#### Aim:
Nothing but the lines from the line that contains "dowel_hole(screw_top_z - overshoot, dowel_z" through the line that contains "if empty is" should appear in the output, each reproduced exactly.

#### Dataset extract:
^^^^

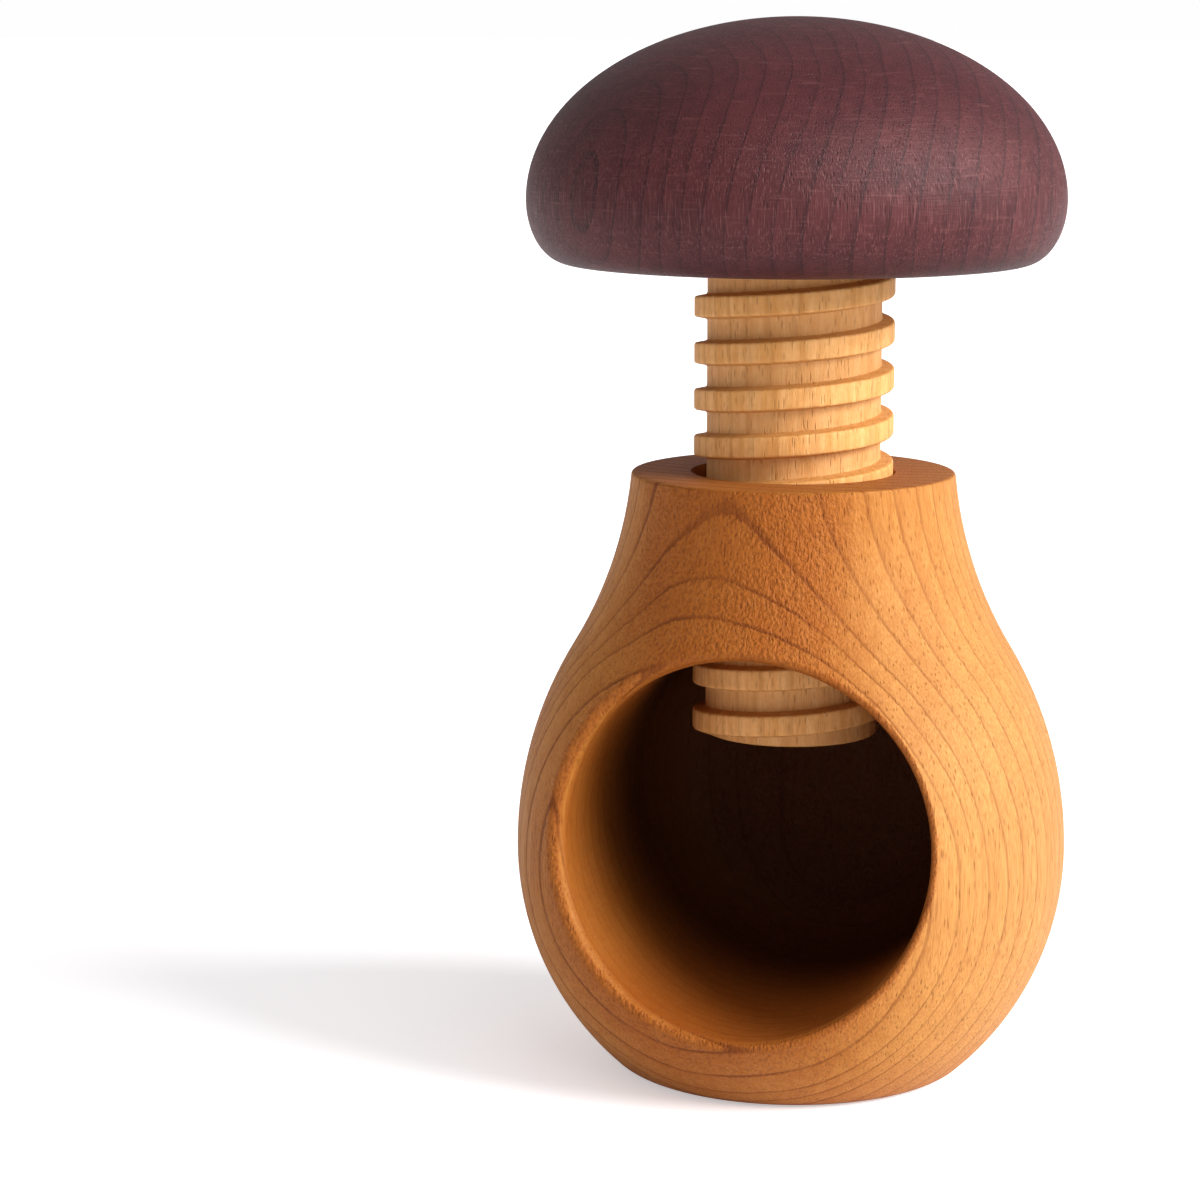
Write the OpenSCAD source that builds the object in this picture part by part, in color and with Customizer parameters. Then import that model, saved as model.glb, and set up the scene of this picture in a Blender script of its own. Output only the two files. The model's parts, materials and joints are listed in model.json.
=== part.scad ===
// Screw nutcracker in turned wood.
// A pear-shaped body holds a nut in a round cavity bored into its side.
// A wooden screw with a mushroom-shaped cap runs down through the neck onto the nut.
// Millimetres, +Z up. The origin is the middle of the flat base, on the screw's axis,
// and the cavity opens towards -Y. The screw is drawn part of the way down.

/* [Body] */
// Height of the body, from its base to the rim of the neck
body_h = 85.5; // [80:0.5:106]
// Greatest diameter of the bulb
bulb_d = 78; // [64:1:96]
// Height of the bulb's widest point above the base
bulb_mid_h = 32; // [24:0.5:39]
// Radius of the bulb's outline above its widest point
bulb_curve_r = 55; // [45:1:66]
// Radius of the bulb's outline below its widest point
foot_curve_r = 41.5; // [34:0.5:50]
// Rounding between the bulb and the flat base
base_edge_r = 5; // [2:0.5:8]
// Diameter of the neck at its rim
neck_d = 45.6; // [38:0.2:56]
// Radius of the hollow curve that runs from the bulb up to the rim
neck_curve_r = 58; // [46:1:70]
// Bevel round the outside of the rim
rim_bevel = 0.5; // [0.2:0.1:1.5]

/* [Nut cavity] */
// Diameter of the cavity bored into the side of the bulb
cavity_d = 51.5; // [42:0.5:54]
// Height of the cavity's axis above the base
cavity_h = 37.4; // [35:0.2:45]
// Depth of the cavity past the screw's axis
cavity_depth = 24; // [20:0.5:27]
// Rounding between the cavity's wall and its blind end
cavity_end_r = 14; // [8:0.5:17]

/* [Screw thread] */
// Diameter over the crests of the screw's thread
crest_d = 28; // [24:0.2:34]
// Depth of the groove between two crests
groove_depth = 1.8; // [1:0.1:2.6]
// Rise of the thread in one turn
pitch = 6.5; // [5.5:0.1:8]
// Width of the groove at its bottom
groove_root_w = 3; // [2.4:0.1:3.4]
// Width of the groove at the crests
groove_mouth_w = 3.6; // [3.5:0.1:4.4]
// Height of the crest above the neck's rim on the +X side, with the screw at rest
thread_offset = 0.1; // [-3:0.1:3]
// Clearance between the screw and the neck's thread, on every side
thread_clearance = 0.3; // [0.2:0.05:0.5]
// Depth of the plain recess at the top of the neck's threaded hole
mouth_depth = 2; // [1:0.5:4]
// Clearance between the screw and the recess, all round
mouth_clearance = 0.4; // [0.35:0.05:0.8]

/* [Screw] */
// Gap between the neck's rim and the cap, with the screw at rest
cap_gap = 29.3; // [10:0.1:36]
// Length of the screw below the cap
screw_l = 66.5; // [60:0.5:80]
// Bevel round the screw's two ends
screw_bevel = 0.4; // [0.2:0.1:1]

/* [Cap] */
// Diameter of the cap
cap_d = 75; // [62:1:90]
// Height of the dome above the cap's widest point
dome_h = 25; // [20:0.5:30]
// Radius of the dome's shoulder
dome_shoulder_r = 19; // [15:0.5:19.5]
// Height of the rounded edge below the cap's widest point
cap_edge_h = 8.8; // [7.5:0.1:10.5]
// Width of the rounded edge
cap_edge_w = 5.8; // [5:0.1:7]
// Radius of the rounded edge where it meets the flat underside
cap_edge_r = 4.2; // [3.4:0.1:4.9]
// Depth of the socket in the cap that seats the screw
socket_depth = 5; // [3:0.5:8]
// Clearance between the screw and its socket, all round
socket_clearance = 0.1; // [0.05:0.05:0.3]

/* [Dowel] */
// Diameter of the hidden dowel that joins the cap and the screw
dowel_d = 12; // [8:0.5:14]
// Length of the dowel
dowel_l = 32; // [24:1:36]
// Bevel round the dowel's two ends
dowel_bevel = 0.8; // [0.4:0.1:1.5]
// Clearance between the dowel and its holes, all round
dowel_clearance = 0.05; // [0.03:0.01:0.1]
// Room for glue past each end of the dowel
glue_room = 0.5; // [0.3:0.1:1]

/* [Hidden] */

$fn = 120;
// Straight steps in each turn of a thread
turn_steps = 24;
// Largest turn of an outline's arc from one of its points to the next, in degrees
arc_step = 5;
// Extra length of every cutter past the face that it cuts
overshoot = 1;

neck_r = neck_d / 2;
bulb_r = bulb_d / 2;
cavity_r = cavity_d / 2;

crest_r = crest_d / 2;
root_r = crest_r - groove_depth;
// Narrowing of the thread's ridge per millimetre out from the axis
flank_slope = (groove_mouth_w - groove_root_w) / groove_depth;
// Height of the crest on the +X side, where the screw and the neck are in mesh
crest_z = body_h + thread_offset;

cap_z = body_h + cap_gap;
screw_end_z = cap_z - screw_l;
screw_top_z = cap_z + socket_depth;
cap_r = cap_d / 2;
cap_mid_z = cap_z + cap_edge_h;
cap_top_z = cap_mid_z + dome_h;

// Height of the dowel's lower end, with half of the dowel above the screw's end
dowel_z = screw_top_z - dowel_l / 2;

// Width of the screw's ridge at a distance r from the axis
function ridge_w(r) = pitch - groove_mouth_w + flank_slope * (crest_r - r);

// Outer one of the two points at distance ra from a and rb from b
function meeting_point(a, ra, b, rb) =
    let (
        d = norm(b - a),
        along = (d * d + ra * ra - rb * rb) / (2 * d),
        across = sqrt(ra * ra - along * along),
        u = (b - a) / d)
    a + along * u + across * [-u.y, u.x];

// Direction from a to b, in degrees
function direction(a, b) = atan2(b.y - a.y, b.x - a.x);

// Points along an arc, after its first one
function arc(centre, r, from, to) =
    let (steps = ceil(abs(to - from) / arc_step))
    [for (i = [1 : steps])
        let (angle = from + (to - from) * i / steps)
        centre + r * [cos(angle), sin(angle)]];

// Radius of the flatter arc that runs smoothly out of a tight one to fill the quarter
// of an oval, where the tight arc lies at the end of the long half-axis
function flat_arc_r(long, short, tight_r) =
    (long * long + short * short - 2 * long * tight_r) / (2 * (short - tight_r));

// Cutter for a thread: a bar wound at one pitch between two heights, whose section is
// w_in high at its inner radius and w_out at its outer one.
// z_at_x is the height of any turn of it on the +X side.
module thread_cutter(r_in, w_in, r_out, w_out, z_at_x, z_low, z_high) {
    first = floor((z_low - z_at_x) / pitch) * turn_steps;
    last = ceil((z_high - z_at_x) / pitch) * turn_steps;
    count = last - first + 1;
    section = [[r_in, -w_in / 2], [r_out, -w_out / 2], [r_out, w_out / 2], [r_in, w_in / 2]];
    points = [
        for (step = [first : last], corner = section)
            let (angle = 360 * step / turn_steps)
            [corner.x * cos(angle), corner.x * sin(angle),
             corner.y + z_at_x + pitch * step / turn_steps]];
    sides = [
        for (step = [0 : count - 2], k = [0 : 3])
            let (a = 4 * step + k, b = 4 * step + (k + 1) % 4)
            each [[a, b, b + 4], [a, b + 4, a + 4]]];
    ends = [[3, 2, 1, 0], [for (k = [0 : 3]) 4 * (count - 1) + k]];
    polyhedron(points = points, faces = concat(sides, ends), convexity = 10);
}

// Round bar along Z with both ends bevelled
module bevelled_bar(r, l, bevel) {
    rotate_extrude()
        polygon([[0, 0], [r - bevel, 0], [r, bevel], [r, l - bevel], [r - bevel, l], [0, l]]);
}

// Round hole for the dowel between two heights
module dowel_hole(z_low, z_high) {
    translate([0, 0, z_low]) cylinder(r = dowel_d / 2 + dowel_clearance, h = z_high - z_low);
}

// Half of the body's section, solid: five touching arcs between the base and the rim
module body_outline() {
    bulb_centre = [bulb_r - bulb_curve_r, bulb_mid_h];
    foot_centre = [bulb_r - foot_curve_r, bulb_mid_h];
    // The base's rounding touches the foot's arc from inside, and the flat base
    edge_reach = foot_curve_r - base_edge_r;
    edge_drop = bulb_mid_h - base_edge_r;
    edge_centre = [
        foot_centre.x + sqrt(edge_reach * edge_reach - edge_drop * edge_drop), base_edge_r];
    // The hollow arc touches the bulb's arc and ends at the rim
    rim = [neck_r, body_h - rim_bevel];
    neck_centre = meeting_point(rim, neck_curve_r, bulb_centre, bulb_curve_r + neck_curve_r);

    foot_turn = direction(foot_centre, edge_centre);
    neck_turn = direction(bulb_centre, neck_centre);
    polygon(concat(
        [[0, 0], [edge_centre.x, 0]],
        arc(edge_centre, base_edge_r, -90, foot_turn),
        arc(foot_centre, foot_curve_r, foot_turn, 0),
        arc(bulb_centre, bulb_curve_r, 0, neck_turn),
        arc(neck_centre, neck_curve_r, 180 + neck_turn, 180 + direction(rim, neck_centre)),
        [[neck_r - rim_bevel, body_h], [0, body_h]]));
}

// Half of the cap's section, solid: a flat underside, a rounded edge and a dome
module cap_outline() {
    side_r = flat_arc_r(cap_edge_h, cap_edge_w, cap_edge_r);
    crown_r = flat_arc_r(cap_r, dome_h, dome_shoulder_r);
    edge_centre = [cap_r - cap_edge_w, cap_z + cap_edge_r];
    side_centre = [cap_r - side_r, cap_mid_z];
    shoulder_centre = [cap_r - dome_shoulder_r, cap_mid_z];
    crown_centre = [0, cap_top_z - crown_r];

    side_turn = direction(side_centre, edge_centre);
    crown_turn = direction(crown_centre, shoulder_centre);
    polygon(concat(
        [[0, cap_z], [edge_centre.x, cap_z]],
        arc(edge_centre, cap_edge_r, -90, side_turn),
        arc(side_centre, side_r, side_turn, 0),
        arc(shoulder_centre, dome_shoulder_r, 0, crown_turn),
        arc(crown_centre, crown_r, crown_turn, 90)));
}

// Space for the nut: a round bore from the front, with a rounded blind end
module nut_cavity() {
    front = -bulb_r - overshoot;
    end_centre = [cavity_r - cavity_end_r, cavity_depth - cavity_end_r];
    translate([0, 0, cavity_h]) rotate([-90, 0, 0]) rotate_extrude()
        polygon(concat(
            [[0, front], [cavity_r, front], end_centre + [cavity_end_r, 0]],
            arc(end_centre, cavity_end_r, 0, 90),
            [[0, cavity_depth]]));
}

module body() {
    bore_r = root_r + thread_clearance;
    cut_in_r = bore_r - overshoot;
    cut_out_r = crest_r + thread_clearance;
    color("#c8803f")
    difference() {
        rotate_extrude() body_outline();
        nut_cavity();
        translate([0, 0, cavity_h]) cylinder(r = bore_r, h = body_h - cavity_h + overshoot);
        translate([0, 0, body_h - mouth_depth])
            cylinder(r = crest_r + mouth_clearance, h = mouth_depth + overshoot);
        // Room in the neck for the screw's crests
        thread_cutter(
            r_in = cut_in_r, w_in = ridge_w(cut_in_r) + 2 * thread_clearance,
            r_out = cut_out_r, w_out = ridge_w(cut_out_r) + 2 * thread_clearance,
            z_at_x = crest_z, z_low = cavity_h + cavity_r / 2, z_high = body_h + pitch);
    }
}

module spindle() {
    cut_out_r = crest_r + overshoot;
    color("#dfb072")
    difference() {
        translate([0, 0, screw_end_z])
            bevelled_bar(crest_r, screw_top_z - screw_end_z, screw_bevel);
        thread_cutter(
            r_in = root_r, w_in = pitch - ridge_w(root_r),
            r_out = cut_out_r, w_out = pitch - ridge_w(cut_out_r),
            z_at_x = crest_z + pitch / 2,
            z_low = screw_end_z - pitch, z_high = screw_top_z + pitch);
        dowel_hole(dowel_z - glue_room, screw_top_z + overshoot);
    }
}

module cap() {
    color("#6a4446")
    difference() {
        rotate_extrude() cap_outline();
        translate([0, 0, cap_z - overshoot])
            cylinder(r = crest_r + socket_clearance, h = socket_depth + overshoot);
        dowel_hole(screw_top_z - overshoot, dowel_z + dowel_l + glue_room);
    }
}

module dowel() {
    color("#e3c08a")
    translate([0, 0, dowel_z]) bevelled_bar(dowel_d / 2, dowel_l, dowel_bevel);
}

body();
spindle();
cap();
dowel();
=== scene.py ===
import json
import math

import bmesh
import bpy
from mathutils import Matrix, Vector


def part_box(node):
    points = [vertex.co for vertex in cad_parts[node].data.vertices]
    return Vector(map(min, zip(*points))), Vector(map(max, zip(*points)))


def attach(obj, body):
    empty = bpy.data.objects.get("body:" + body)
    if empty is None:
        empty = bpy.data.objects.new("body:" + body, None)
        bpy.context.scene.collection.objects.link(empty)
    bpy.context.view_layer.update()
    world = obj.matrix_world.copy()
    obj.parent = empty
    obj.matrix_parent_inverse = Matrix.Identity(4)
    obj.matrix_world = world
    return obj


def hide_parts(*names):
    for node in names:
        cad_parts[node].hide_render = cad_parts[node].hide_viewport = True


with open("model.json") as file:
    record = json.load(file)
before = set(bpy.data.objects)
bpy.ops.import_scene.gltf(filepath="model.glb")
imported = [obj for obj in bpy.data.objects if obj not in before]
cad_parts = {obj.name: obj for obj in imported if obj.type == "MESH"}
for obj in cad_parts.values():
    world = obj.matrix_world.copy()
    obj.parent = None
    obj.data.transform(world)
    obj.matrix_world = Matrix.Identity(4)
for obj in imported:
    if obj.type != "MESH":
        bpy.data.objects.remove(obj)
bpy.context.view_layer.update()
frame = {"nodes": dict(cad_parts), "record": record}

# A turned wooden screw nutcracker: a pear-shaped body with a bored cavity, a threaded
# spindle and a mushroom cap. Each is modelled here in full and stands for its CAD node.

MM = 0.001
CENTRE = Vector((0, 0, 0))
UP = Vector((0, 0, 1))

# Sizes that the frame gives
BODY_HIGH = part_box("body")[1]
CAP_LOW, CAP_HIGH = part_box("cap")
SPINDLE_LOW, SPINDLE_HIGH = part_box("spindle")
DOWEL_LOW, DOWEL_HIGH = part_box("dowel")
BULB_R = BODY_HIGH.x
RIM_Z = BODY_HIGH.z
CAP_R = CAP_HIGH.x
CREST_R = (SPINDLE_HIGH.x - SPINDLE_LOW.x) / 2
DOWEL_R = (DOWEL_HIGH.x - DOWEL_LOW.x) / 2
RISE_PER_TURN = frame["record"]["behaviour"]["couplings"][0]["ratio"] * math.tau

# Body
BULB_MID_Z = 32 * MM
BULB_CURVE_R = 55 * MM
FOOT_CURVE_R = 41.5 * MM
BASE_EDGE_R = 5 * MM
NECK_R = 22.8 * MM
NECK_CURVE_R = 58 * MM
RIM_ROUND = 0.5 * MM

# Nut cavity
CAVITY_R = 25.75 * MM
CAVITY_Z = 37.4 * MM
CAVITY_DEPTH = 24 * MM
CAVITY_END_R = 14 * MM
LIP_R = 1.1 * MM
LIP_R_CHANGE = 0.45 * MM

# Screw thread
GROOVE_DEPTH = 1.8 * MM
CREST_Z = RIM_Z + 0.1 * MM
THREAD_CLEARANCE = 0.3 * MM
MOUTH_DEPTH = 2 * MM
MOUTH_CLEARANCE = 0.4 * MM
CREST_W = 2.9 * MM
FOOT_W = 3.5 * MM
CREST_ROUND = 0.45 * MM
ROOT_ROUND = 0.25 * MM
THREAD_STEPS = 120
CUT_TOLERANCE = 0.0001 * MM
THREAD_SEAM_GAP = 0.002 * MM
END_ROUND = 0.4 * MM

# Cap
CAP_EDGE_H = 8.8 * MM
CAP_EDGE_W = 5.8 * MM
SOCKET_DEPTH = SPINDLE_HIGH.z - CAP_LOW.z
SOCKET_CLEARANCE = 0.1 * MM
DOWEL_CLEARANCE = 0.05 * MM
GLUE_ROOM = 0.5 * MM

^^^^

#### Task result:
        dowel_hole(screw_top_z - overshoot, dowel_z + dowel_l + glue_room);
    }
}

module dowel() {
    color("#e3c08a")
    translate([0, 0, dowel_z]) bevelled_bar(dowel_d / 2, dowel_l, dowel_bevel);
}

body();
spindle();
cap();
dowel();
=== scene.py ===
import json
import math

import bmesh
import bpy
from mathutils import Matrix, Vector


def part_box(node):
    points = [vertex.co for vertex in cad_parts[node].data.vertices]
    return Vector(map(min, zip(*points))), Vector(map(max, zip(*points)))


def attach(obj, body):
    empty = bpy.data.objects.get("body:" + body)
    if empty is None:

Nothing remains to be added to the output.